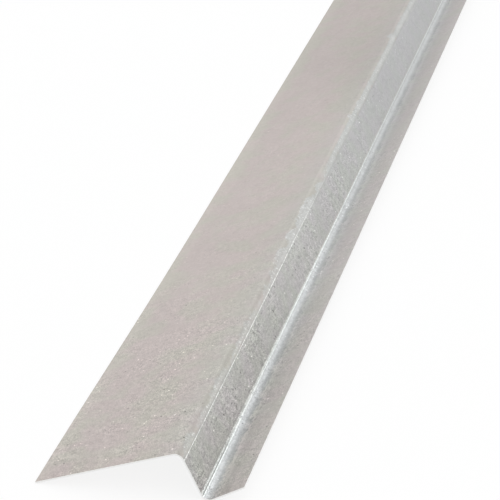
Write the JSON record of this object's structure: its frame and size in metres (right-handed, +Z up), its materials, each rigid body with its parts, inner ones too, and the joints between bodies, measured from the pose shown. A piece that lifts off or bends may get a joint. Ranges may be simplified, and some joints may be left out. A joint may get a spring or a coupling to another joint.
{
  "type": "z flashing",
  "caption": "Long galvanised steel z flashing with a wide wall flange, a short sloping web and a narrow drip lip, one formed strip.",
  "frame": {"origin": "at floor level, under the middle of the strip's bounding box, as the strip lies unheld", "axes": "+Y along the strip, +Z up from the floor, +X across the strip from the wide flange towards the narrow lip"},
  "size_m": [0.061, 3.048, 0.0137],
  "materials": {
    "galvanised_steel": "hot-dip zinc with a fine minimised spangle, satin"
  },
  "bodies": {
    "root": {"z_flashing": "galvanised_steel"}
  },
  "joints": []
}
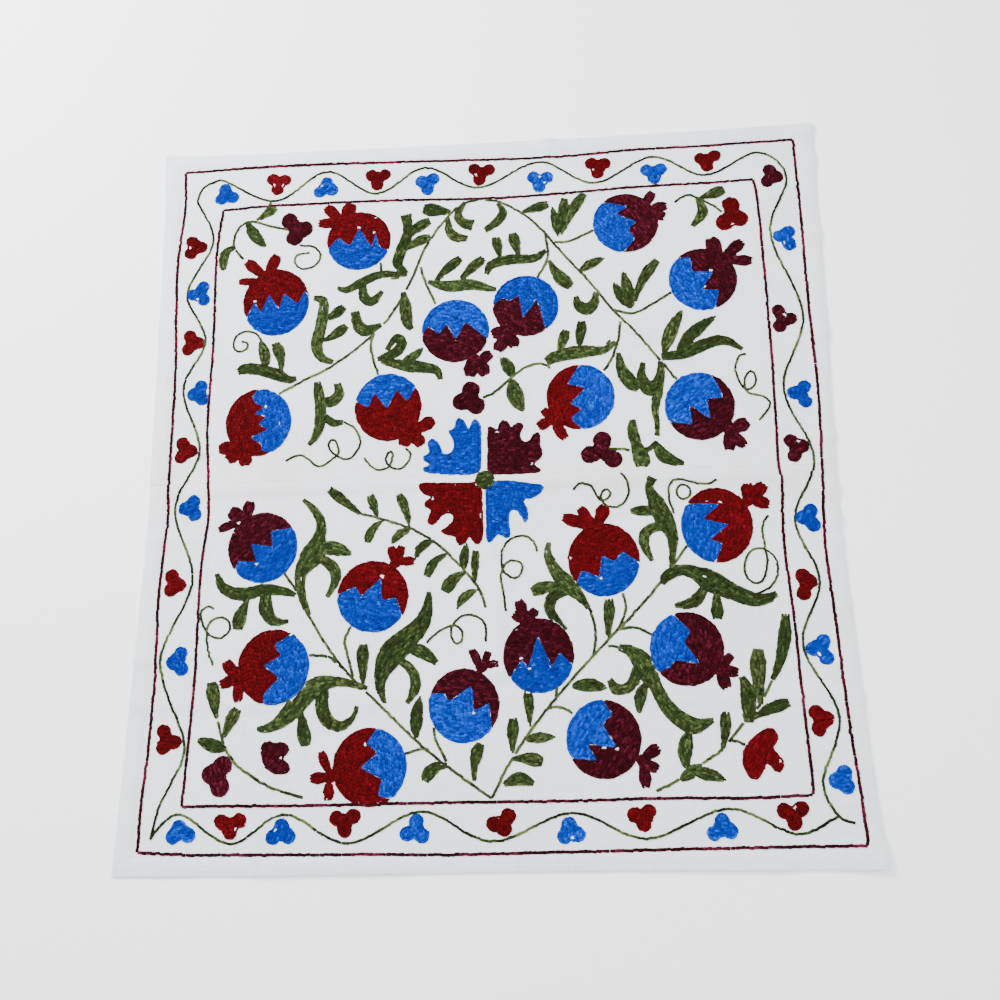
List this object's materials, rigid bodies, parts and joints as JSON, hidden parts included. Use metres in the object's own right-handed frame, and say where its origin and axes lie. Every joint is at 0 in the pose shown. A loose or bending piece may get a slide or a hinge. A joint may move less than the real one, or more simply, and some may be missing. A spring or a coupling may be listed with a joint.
{
  "type": "suzani embroidered textile",
  "caption": "Cotton cloth sewn from two loom-width panels with hemmed edges, lying flat with soft creases, chain-stitched with pomegranates and leafy vines.",
  "frame": {"origin": "on the surface under the middle of the cloth", "axes": "+X across the cloth to the right, +Y up its face, +Z out of the face"},
  "size_m": [0.9026, 0.9728, 0.0082],
  "materials": {
    "cotton_ground": "matt plain-weave cotton",
    "blue_yarn": "soft twisted yarn",
    "crimson_yarn": "soft twisted yarn",
    "maroon_yarn": "soft twisted yarn",
    "green_yarn": "soft twisted yarn",
    "dark_green_yarn": "soft twisted yarn"
  },
  "bodies": {
    "root": {"panel_upper": "cotton_ground", "panel_lower": "cotton_ground"}
  },
  "joints": []
}
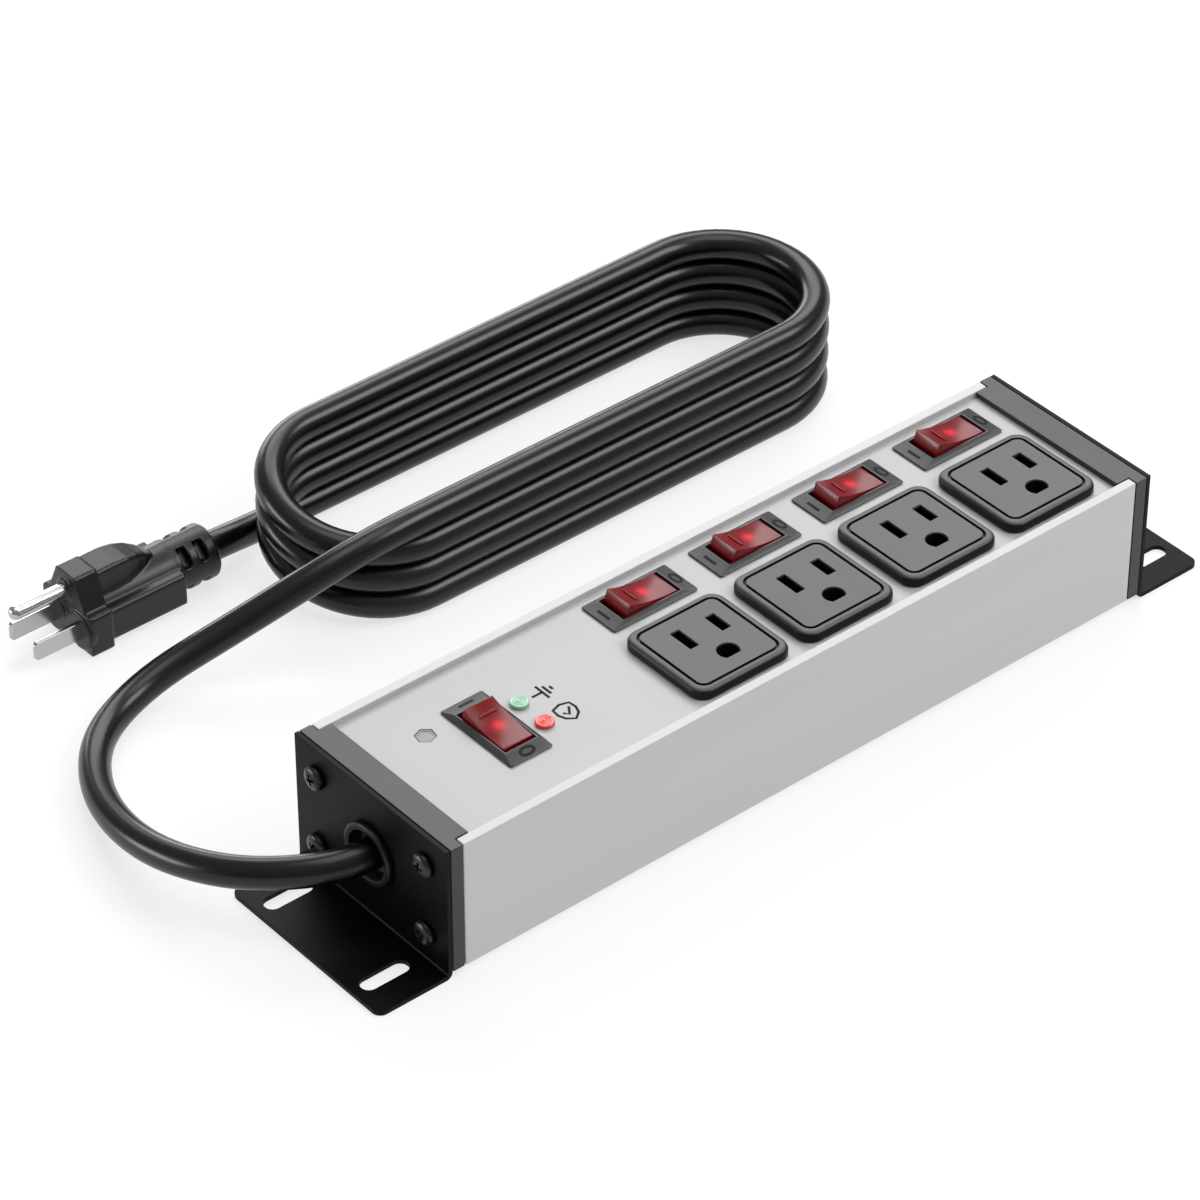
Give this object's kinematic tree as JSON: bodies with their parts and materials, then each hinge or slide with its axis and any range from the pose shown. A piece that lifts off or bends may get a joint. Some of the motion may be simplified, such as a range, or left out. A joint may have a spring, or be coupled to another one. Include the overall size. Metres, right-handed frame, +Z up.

# # # #

(Short task): Make an exact copy of the listing, including every line.

(Exercise response):
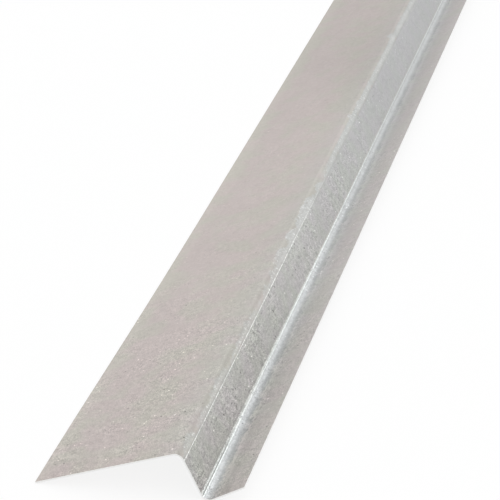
Write the JSON record of this object's structure: its frame and size in metres (right-handed, +Z up), its materials, each rigid body with its parts, inner ones too, and the joints between bodies, measured from the pose shown. A piece that lifts off or bends may get a joint. Ranges may be simplified, and some joints may be left out. A joint may get a spring or a coupling to another joint.
{
  "type": "z flashing",
  "caption": "Long galvanised steel z flashing with a wide wall flange, a short sloping web and a narrow drip lip, one formed strip.",
  "frame": {"origin": "at floor level, under the middle of the strip's bounding box, as the strip lies unheld", "axes": "+Y along the strip, +Z up from the floor, +X across the strip from the wide flange towards the narrow lip"},
  "size_m": [0.061, 3.048, 0.0137],
  "materials": {
    "galvanised_steel": "hot-dip zinc with a fine minimised spangle, satin"
  },
  "bodies": {
    "root": {"z_flashing": "galvanised_steel"}
  },
  "joints": []
}
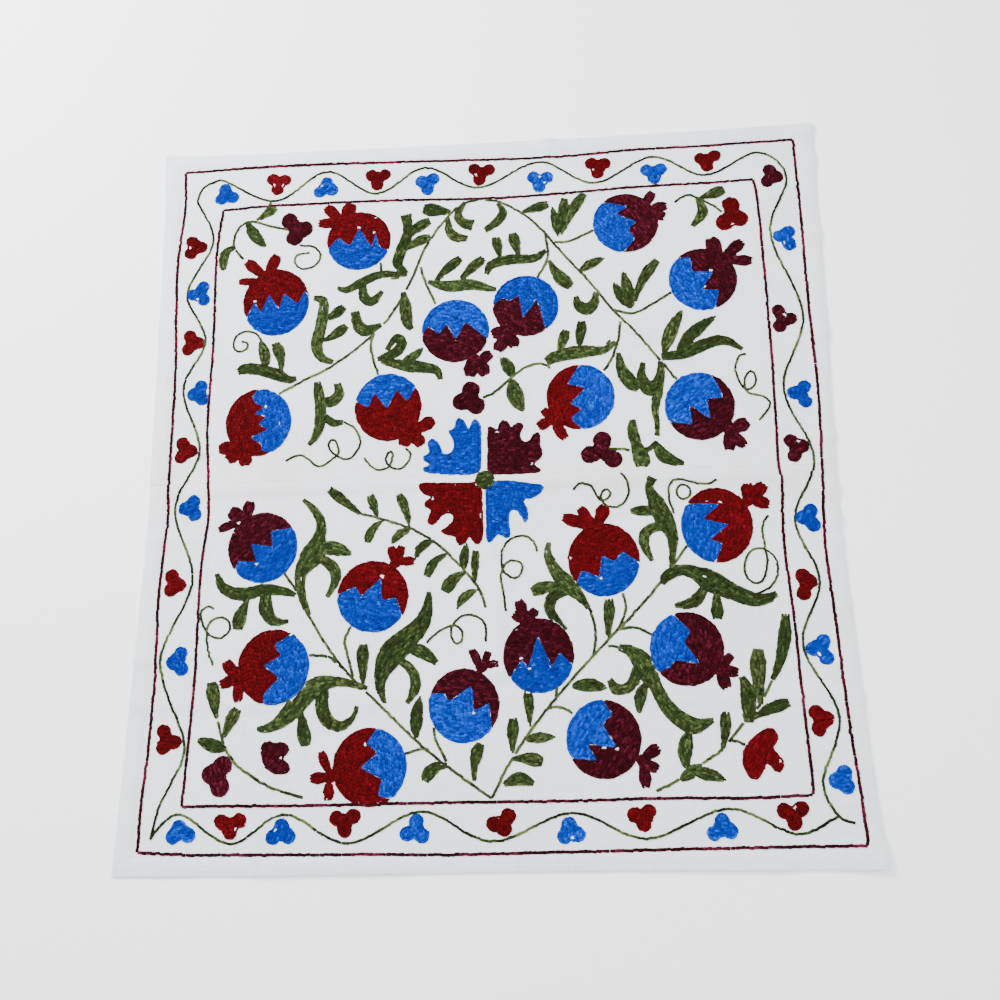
List this object's materials, rigid bodies, parts and joints as JSON, hidden parts included. Use metres in the object's own right-handed frame, and say where its origin and axes lie. Every joint is at 0 in the pose shown. A loose or bending piece may get a slide or a hinge. A joint may move less than the real one, or more simply, and some may be missing. A spring or a coupling may be listed with a joint.
{
  "type": "suzani embroidered textile",
  "caption": "Cotton cloth sewn from two loom-width panels with hemmed edges, lying flat with soft creases, chain-stitched with pomegranates and leafy vines.",
  "frame": {"origin": "on the surface under the middle of the cloth", "axes": "+X across the cloth to the right, +Y up its face, +Z out of the face"},
  "size_m": [0.9026, 0.9728, 0.0082],
  "materials": {
    "cotton_ground": "matt plain-weave cotton",
    "blue_yarn": "soft twisted yarn",
    "crimson_yarn": "soft twisted yarn",
    "maroon_yarn": "soft twisted yarn",
    "green_yarn": "soft twisted yarn",
    "dark_green_yarn": "soft twisted yarn"
  },
  "bodies": {
    "root": {"panel_upper": "cotton_ground", "panel_lower": "cotton_ground"}
  },
  "joints": []
}
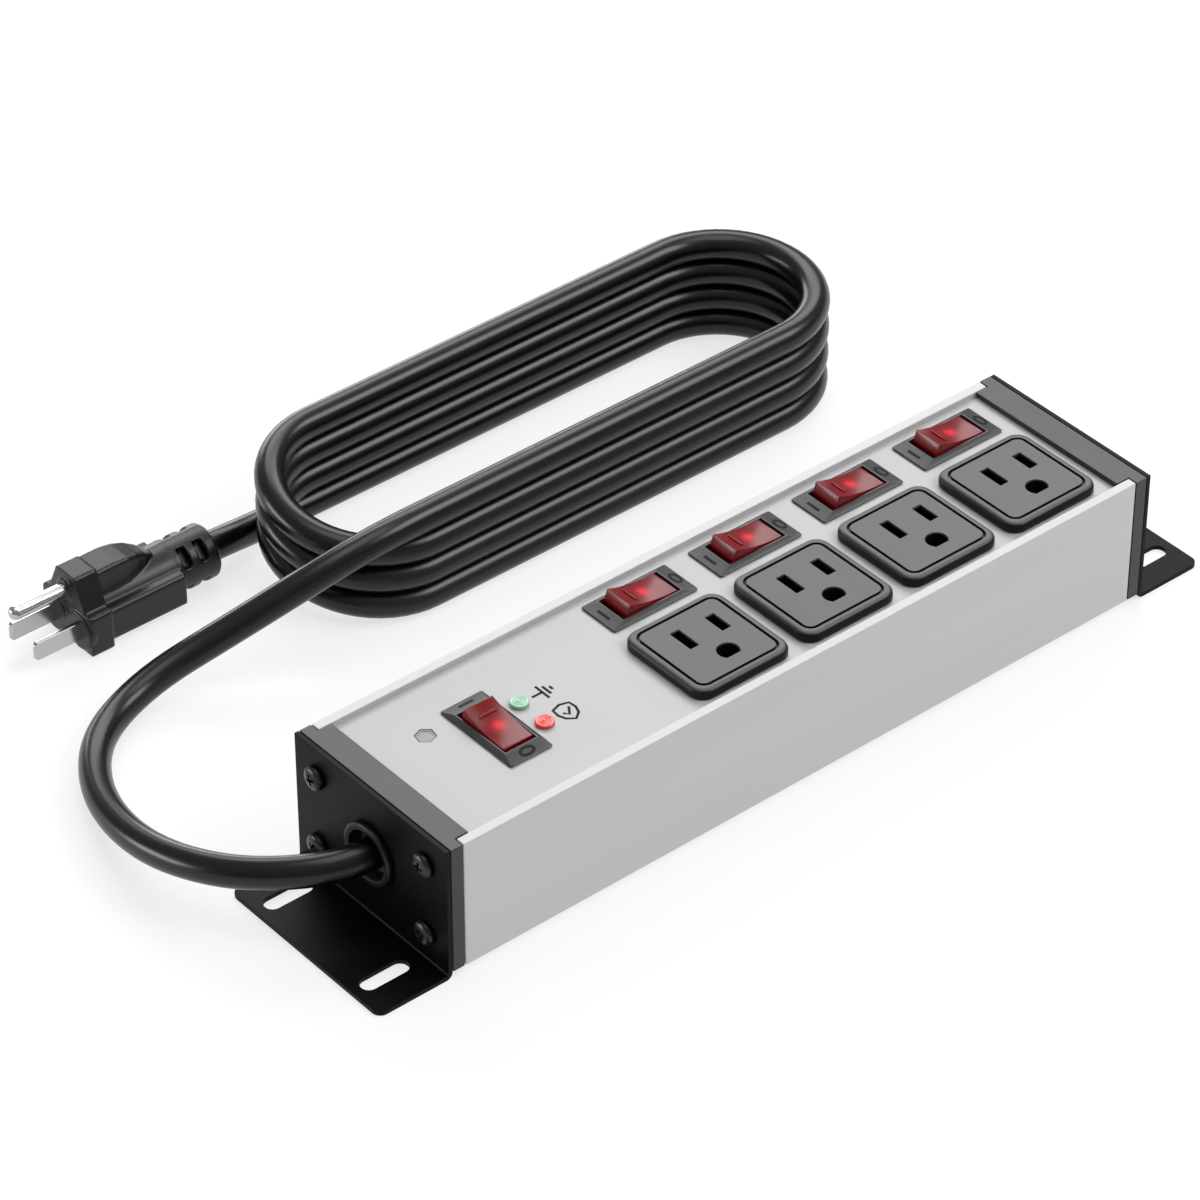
Give this object's kinematic tree as JSON: bodies with their parts and materials, then each hinge or slide with its axis and any range from the pose shown. A piece that lifts off or bends may get a joint. Some of the motion may be simplified, such as a range, or left out. A joint may have a spring, or be coupled to another one. Include the overall size. Metres, right-handed frame, +Z up.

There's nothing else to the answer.